A rescoring experiment simply involves taking the docking poses found by Scoring Function A, and assessing them (after local optimization if you want to avoid artifacts) with Scoring Function B. Compared to the length of time a docking requires, rescoring is almost instant. Although rescoring has the potential to improve results in a virtual screen, it won't always. This means that it is important to understand the underlying reasons for success in rescoring. This would then allow the choice of appropriate Scoring Functions A and B.

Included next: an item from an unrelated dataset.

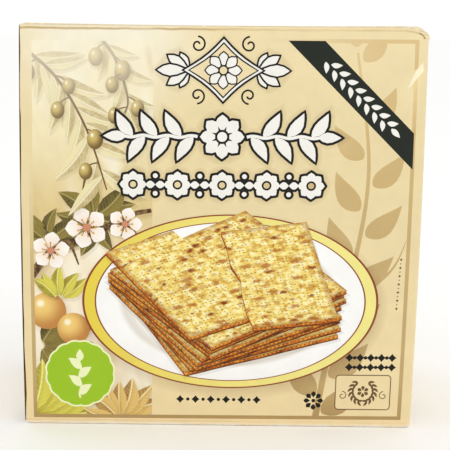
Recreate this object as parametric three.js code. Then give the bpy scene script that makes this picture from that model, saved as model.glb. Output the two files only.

JCIM has just published some work of mine in which I investigate two hypotheses for rescoring success:
  • That rescoring success occurs due to some consensus effect between the two scoring functions that eliminates false positives
  • That rescoring success occurs due to complementary between the scoring functions; that is, the first scoring function is better at pose prediction, while the second is better at scoring actives relative to inactives
As far as I am aware, this is the first study to investigate why rescoring can improve results in a virtual screen.

1 comment:

Unknown said...

"rescoring success occurs due to complementary between the scoring functions; that is, the first scoring function is better at pose prediction, while the second is better at scoring actives relative to inactives".

This is exactly the approach used by Glide. It uses two different scoring functions: one for selecting the best pose for a given ligand, and another to rank different ligands. See J. Med. Chem., 2004, 47 (7), pp 1739–1749.